Clássico e o contemporâneo
Um dos maiores desafios era justamente dar cara nova a personagens lobatianas tão conhecidas de diferentes gerações de crianças, seja pelos livros, seja pela TV. Lole, que leu já adulta a obra, era por vezes remetida ao universo visual do Sítio do Picapau Amarelo criado pela versão televisiva durante o processo de criação.
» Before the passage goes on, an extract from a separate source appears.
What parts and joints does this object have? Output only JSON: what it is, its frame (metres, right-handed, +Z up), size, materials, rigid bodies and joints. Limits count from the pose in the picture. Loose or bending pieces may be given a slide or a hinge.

No caso da Emília, a boneca de pano tagarela, alter-ego de Lobato, isso aconteceu com ainda mais intensidade. “Não foi tarefa fácil criar a Emília, fiz vários testes até chegar na versão final”, conta.
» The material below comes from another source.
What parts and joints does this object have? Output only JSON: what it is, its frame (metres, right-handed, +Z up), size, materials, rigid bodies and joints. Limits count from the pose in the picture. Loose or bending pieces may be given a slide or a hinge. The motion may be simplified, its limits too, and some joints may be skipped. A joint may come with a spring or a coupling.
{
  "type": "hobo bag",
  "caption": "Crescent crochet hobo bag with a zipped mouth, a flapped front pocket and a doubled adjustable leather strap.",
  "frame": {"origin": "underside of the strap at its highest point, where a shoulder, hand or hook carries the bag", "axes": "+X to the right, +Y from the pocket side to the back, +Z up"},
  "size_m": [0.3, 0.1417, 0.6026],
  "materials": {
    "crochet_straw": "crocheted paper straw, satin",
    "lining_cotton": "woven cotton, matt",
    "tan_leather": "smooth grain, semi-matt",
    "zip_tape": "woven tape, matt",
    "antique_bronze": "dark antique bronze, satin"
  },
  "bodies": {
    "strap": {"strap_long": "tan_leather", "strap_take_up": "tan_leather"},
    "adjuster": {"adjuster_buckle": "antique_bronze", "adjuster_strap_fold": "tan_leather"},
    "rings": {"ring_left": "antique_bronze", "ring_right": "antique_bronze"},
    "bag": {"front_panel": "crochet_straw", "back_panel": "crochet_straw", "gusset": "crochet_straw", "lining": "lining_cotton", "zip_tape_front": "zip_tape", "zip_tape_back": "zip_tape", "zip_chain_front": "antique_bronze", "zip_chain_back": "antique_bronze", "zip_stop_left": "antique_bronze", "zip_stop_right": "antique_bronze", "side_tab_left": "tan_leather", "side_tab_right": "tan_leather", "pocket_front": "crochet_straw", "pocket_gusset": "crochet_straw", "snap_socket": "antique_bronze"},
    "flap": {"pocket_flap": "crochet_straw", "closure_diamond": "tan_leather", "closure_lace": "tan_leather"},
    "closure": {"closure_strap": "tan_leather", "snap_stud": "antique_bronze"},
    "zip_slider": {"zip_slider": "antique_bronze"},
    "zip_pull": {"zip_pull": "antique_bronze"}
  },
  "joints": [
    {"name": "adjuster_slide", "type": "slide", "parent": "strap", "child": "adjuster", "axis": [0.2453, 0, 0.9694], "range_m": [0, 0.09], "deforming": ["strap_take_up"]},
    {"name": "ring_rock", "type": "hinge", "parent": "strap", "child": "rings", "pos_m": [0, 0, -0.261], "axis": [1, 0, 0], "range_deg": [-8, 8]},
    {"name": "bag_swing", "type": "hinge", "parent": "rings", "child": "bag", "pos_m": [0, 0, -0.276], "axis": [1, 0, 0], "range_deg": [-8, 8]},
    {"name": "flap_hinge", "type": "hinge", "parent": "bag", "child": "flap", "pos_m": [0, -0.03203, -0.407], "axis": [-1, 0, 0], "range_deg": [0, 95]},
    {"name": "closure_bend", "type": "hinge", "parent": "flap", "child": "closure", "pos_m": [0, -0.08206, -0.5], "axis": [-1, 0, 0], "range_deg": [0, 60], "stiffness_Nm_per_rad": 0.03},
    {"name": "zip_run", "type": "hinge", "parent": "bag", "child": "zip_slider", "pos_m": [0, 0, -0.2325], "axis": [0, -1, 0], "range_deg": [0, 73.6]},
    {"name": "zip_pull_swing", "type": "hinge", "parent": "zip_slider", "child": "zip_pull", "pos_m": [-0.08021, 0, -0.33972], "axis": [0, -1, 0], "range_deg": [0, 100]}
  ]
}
O caminho foi trabalhar com o equilíbrio de aspectos contemporâneos e clássicos, o que resultou, por exemplo, numa Emília que tem cabelo volumoso roxo, digno de uma vocalista de banda de rock, e fios soltos pelas pernas de remendos, assim como numa boneca de pano tradicional. Já Narizinho traja vestidos que bem lembram o figurino de meninas do passado, mas tem um corte de cabelo com um repicado contemporâneo. As bochechas rosadas das duas já eram uma característica da obra da artista, que experimentou levar tal marca para outras personagens como Dona Aranha, o Príncipe Escamado, Visconde e até Rabicó. Repare que todos têm um pouquinho de blush!
Referências fantásticas
Entre as referências visuais de Lole, estão o surrealismo pop do americano Alex Gross, os enquadramentos inusitados da francesa Rebecca Dautremer, a narrativa visual nonsense do mestre americano Dr. Seuss, além das obras do alemão Olaf Hajek, da portuguesa Paula Rego e da italiana Beatrice Alemagna, outras fortes inspirações na tarefa de romper os limites entre realidade e fantasia tão presentes em suas criações – e também na obra infantil de Monteiro Lobato.